Begin

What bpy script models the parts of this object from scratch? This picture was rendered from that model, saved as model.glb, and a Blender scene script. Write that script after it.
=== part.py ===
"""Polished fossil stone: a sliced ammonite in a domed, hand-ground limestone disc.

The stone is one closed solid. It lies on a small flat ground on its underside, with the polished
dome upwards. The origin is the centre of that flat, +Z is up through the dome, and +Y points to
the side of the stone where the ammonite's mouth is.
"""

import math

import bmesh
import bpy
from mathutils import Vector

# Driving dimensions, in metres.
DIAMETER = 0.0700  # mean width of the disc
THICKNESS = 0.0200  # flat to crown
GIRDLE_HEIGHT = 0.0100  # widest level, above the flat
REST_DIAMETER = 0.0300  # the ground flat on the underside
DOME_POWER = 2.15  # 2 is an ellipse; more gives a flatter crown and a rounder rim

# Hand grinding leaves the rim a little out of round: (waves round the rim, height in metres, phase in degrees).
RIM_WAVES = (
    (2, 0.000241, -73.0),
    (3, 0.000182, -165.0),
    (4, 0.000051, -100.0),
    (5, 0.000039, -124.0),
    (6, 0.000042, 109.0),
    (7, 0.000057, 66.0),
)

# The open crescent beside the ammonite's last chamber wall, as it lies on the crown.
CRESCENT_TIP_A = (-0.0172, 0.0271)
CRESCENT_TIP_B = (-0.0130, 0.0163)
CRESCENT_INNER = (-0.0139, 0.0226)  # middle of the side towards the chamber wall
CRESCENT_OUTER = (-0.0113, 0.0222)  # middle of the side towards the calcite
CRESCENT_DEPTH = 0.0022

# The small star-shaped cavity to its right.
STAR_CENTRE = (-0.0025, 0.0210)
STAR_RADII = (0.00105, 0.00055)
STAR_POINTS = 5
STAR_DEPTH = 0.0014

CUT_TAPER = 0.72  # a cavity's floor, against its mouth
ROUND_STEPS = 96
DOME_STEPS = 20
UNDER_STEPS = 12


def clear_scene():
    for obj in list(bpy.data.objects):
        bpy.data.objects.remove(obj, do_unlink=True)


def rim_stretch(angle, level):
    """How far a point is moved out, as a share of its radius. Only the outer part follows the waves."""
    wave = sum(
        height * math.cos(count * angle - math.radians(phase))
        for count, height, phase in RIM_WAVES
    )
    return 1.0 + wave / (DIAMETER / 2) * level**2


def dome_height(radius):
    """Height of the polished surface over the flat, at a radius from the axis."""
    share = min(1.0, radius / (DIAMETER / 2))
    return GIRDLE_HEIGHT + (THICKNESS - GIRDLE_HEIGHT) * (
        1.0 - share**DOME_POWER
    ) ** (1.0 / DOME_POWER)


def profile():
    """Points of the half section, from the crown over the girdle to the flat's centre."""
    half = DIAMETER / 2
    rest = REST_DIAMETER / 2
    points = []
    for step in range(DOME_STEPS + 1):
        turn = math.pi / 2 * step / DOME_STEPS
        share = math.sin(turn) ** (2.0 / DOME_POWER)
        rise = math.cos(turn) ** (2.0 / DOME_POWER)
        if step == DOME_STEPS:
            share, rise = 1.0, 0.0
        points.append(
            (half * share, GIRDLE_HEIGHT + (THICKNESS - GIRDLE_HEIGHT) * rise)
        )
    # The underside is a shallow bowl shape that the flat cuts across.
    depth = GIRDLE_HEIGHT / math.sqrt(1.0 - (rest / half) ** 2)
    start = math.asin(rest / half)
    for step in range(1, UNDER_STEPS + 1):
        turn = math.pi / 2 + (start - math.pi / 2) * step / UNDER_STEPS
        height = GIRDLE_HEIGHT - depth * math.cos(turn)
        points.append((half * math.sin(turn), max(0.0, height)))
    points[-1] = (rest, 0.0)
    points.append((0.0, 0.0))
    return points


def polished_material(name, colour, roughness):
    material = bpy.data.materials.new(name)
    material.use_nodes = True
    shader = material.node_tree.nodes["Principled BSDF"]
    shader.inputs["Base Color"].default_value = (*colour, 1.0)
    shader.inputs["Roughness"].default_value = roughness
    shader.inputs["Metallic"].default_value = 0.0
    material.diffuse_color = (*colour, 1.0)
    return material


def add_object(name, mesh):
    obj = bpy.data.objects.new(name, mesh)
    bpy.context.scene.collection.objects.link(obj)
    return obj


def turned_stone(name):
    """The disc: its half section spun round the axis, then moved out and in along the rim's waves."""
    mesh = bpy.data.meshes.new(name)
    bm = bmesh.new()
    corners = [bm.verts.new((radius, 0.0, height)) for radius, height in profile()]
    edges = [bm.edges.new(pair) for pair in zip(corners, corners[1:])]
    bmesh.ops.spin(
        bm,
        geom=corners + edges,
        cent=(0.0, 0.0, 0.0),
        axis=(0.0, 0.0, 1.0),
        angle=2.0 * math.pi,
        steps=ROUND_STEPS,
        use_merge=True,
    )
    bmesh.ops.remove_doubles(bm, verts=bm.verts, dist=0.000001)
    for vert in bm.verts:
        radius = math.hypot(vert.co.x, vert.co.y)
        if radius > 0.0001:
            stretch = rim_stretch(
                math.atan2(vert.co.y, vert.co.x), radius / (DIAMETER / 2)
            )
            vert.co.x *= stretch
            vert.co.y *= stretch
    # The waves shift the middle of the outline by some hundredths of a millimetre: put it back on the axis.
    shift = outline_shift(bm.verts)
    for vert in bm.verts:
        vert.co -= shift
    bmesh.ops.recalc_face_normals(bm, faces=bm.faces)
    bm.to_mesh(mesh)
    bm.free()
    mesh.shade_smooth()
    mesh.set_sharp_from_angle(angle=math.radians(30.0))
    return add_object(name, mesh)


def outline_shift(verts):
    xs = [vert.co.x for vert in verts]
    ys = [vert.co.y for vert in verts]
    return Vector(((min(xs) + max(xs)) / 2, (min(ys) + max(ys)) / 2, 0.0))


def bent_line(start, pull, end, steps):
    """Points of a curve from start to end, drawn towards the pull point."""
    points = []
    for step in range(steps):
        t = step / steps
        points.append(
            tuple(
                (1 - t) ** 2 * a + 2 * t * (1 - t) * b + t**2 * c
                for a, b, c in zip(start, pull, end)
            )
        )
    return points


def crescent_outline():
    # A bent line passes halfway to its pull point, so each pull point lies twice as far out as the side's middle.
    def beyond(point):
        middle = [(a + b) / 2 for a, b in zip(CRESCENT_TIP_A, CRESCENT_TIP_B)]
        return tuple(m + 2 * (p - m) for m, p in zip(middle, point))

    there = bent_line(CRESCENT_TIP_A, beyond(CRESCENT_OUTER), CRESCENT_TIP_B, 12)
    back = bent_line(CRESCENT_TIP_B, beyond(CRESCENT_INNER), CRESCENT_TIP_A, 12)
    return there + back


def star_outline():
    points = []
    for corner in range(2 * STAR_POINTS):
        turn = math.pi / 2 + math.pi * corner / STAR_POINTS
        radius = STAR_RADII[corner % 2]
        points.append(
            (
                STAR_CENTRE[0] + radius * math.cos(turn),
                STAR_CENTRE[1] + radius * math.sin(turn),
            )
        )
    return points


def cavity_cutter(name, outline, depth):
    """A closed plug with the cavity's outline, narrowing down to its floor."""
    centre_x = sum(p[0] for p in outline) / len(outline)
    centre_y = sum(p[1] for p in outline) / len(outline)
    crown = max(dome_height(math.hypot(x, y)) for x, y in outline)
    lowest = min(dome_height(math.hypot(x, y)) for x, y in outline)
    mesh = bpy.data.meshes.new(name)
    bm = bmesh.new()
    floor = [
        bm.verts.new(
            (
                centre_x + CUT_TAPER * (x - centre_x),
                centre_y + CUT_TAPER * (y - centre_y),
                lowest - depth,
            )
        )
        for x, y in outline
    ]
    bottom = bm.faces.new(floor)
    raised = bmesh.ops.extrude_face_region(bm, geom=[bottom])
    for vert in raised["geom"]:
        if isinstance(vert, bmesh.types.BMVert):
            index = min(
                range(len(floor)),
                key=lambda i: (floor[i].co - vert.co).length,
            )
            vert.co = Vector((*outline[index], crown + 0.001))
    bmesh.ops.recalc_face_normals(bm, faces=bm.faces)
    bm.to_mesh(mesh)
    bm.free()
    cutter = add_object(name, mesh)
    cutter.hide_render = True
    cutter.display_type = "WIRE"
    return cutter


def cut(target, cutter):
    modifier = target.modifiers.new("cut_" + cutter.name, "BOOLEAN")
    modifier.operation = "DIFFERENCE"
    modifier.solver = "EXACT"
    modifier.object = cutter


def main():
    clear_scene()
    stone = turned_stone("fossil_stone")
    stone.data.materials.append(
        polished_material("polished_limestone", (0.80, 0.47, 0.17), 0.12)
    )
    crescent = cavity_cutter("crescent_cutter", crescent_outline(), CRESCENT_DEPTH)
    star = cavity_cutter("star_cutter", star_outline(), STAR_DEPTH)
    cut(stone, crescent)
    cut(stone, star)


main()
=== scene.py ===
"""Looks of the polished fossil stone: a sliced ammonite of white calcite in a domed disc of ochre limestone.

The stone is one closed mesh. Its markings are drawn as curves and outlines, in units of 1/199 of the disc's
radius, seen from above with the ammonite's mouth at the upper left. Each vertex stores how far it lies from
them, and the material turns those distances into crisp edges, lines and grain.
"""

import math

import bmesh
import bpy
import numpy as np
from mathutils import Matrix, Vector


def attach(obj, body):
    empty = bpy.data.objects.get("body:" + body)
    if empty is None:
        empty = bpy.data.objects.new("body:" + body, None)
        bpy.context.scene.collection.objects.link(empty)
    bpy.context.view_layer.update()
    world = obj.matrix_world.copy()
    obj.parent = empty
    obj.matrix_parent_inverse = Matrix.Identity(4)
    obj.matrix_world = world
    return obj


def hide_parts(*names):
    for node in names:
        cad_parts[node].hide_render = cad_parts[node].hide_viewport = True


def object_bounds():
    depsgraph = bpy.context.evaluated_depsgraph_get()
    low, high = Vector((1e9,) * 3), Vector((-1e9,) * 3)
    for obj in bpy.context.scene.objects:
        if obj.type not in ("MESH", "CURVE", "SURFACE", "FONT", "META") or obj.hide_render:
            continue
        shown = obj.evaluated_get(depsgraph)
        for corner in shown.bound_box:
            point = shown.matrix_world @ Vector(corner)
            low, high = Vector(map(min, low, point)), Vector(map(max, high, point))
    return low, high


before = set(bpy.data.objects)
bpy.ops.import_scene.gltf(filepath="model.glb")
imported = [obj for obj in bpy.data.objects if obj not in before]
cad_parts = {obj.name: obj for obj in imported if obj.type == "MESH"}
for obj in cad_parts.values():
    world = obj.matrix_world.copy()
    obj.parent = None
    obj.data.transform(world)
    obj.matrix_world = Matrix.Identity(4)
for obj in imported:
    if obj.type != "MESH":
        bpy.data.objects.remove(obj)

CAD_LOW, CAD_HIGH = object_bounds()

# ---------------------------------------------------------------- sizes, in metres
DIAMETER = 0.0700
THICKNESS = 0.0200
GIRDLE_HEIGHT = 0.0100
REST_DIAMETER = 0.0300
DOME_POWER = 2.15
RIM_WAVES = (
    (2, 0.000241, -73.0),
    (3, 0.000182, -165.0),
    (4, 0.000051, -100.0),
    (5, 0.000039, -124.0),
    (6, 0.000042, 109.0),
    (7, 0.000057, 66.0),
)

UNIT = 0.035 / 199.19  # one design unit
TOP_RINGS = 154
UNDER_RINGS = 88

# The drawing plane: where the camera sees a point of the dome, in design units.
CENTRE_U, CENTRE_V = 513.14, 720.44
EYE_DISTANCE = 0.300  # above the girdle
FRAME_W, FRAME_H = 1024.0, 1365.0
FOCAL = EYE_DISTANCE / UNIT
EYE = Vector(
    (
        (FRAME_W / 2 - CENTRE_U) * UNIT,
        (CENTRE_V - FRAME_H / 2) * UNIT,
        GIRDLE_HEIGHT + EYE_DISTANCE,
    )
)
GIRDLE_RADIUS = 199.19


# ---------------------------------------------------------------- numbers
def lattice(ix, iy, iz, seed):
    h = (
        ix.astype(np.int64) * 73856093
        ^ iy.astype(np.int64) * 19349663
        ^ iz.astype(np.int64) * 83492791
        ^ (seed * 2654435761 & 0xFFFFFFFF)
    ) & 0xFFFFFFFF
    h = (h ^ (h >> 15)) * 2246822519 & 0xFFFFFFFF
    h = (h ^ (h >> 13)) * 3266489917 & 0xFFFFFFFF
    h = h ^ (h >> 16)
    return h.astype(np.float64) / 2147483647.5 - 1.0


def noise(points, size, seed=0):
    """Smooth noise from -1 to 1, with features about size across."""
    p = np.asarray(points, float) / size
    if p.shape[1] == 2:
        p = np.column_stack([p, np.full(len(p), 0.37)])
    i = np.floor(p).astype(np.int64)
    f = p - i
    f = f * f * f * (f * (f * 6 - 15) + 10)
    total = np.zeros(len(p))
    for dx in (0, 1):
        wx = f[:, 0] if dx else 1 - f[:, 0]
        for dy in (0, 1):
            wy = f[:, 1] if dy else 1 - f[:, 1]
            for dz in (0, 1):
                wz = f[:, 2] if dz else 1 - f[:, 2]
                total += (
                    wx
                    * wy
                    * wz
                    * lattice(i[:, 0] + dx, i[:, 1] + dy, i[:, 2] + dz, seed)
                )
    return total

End

● Goal of the exercise
Starting at the line that contains "modifier.object = cutter", set down every line up to and including the line that contains "low, high = Vector((1e9,)", exactly as given, and no other line.

● The output
    modifier.object = cutter


def main():
    clear_scene()
    stone = turned_stone("fossil_stone")
    stone.data.materials.append(
        polished_material("polished_limestone", (0.80, 0.47, 0.17), 0.12)
    )
    crescent = cavity_cutter("crescent_cutter", crescent_outline(), CRESCENT_DEPTH)
    star = cavity_cutter("star_cutter", star_outline(), STAR_DEPTH)
    cut(stone, crescent)
    cut(stone, star)


main()
=== scene.py ===
"""Looks of the polished fossil stone: a sliced ammonite of white calcite in a domed disc of ochre limestone.

The stone is one closed mesh. Its markings are drawn as curves and outlines, in units of 1/199 of the disc's
radius, seen from above with the ammonite's mouth at the upper left. Each vertex stores how far it lies from
them, and the material turns those distances into crisp edges, lines and grain.
"""

import math

import bmesh
import bpy
import numpy as np
from mathutils import Matrix, Vector


def attach(obj, body):
    empty = bpy.data.objects.get("body:" + body)
    if empty is None:
        empty = bpy.data.objects.new("body:" + body, None)
        bpy.context.scene.collection.objects.link(empty)
    bpy.context.view_layer.update()
    world = obj.matrix_world.copy()
    obj.parent = empty
    obj.matrix_parent_inverse = Matrix.Identity(4)
    obj.matrix_world = world
    return obj


def hide_parts(*names):
    for node in names:
        cad_parts[node].hide_render = cad_parts[node].hide_viewport = True


def object_bounds():
    depsgraph = bpy.context.evaluated_depsgraph_get()
    low, high = Vector((1e9,) * 3), Vector((-1e9,) * 3)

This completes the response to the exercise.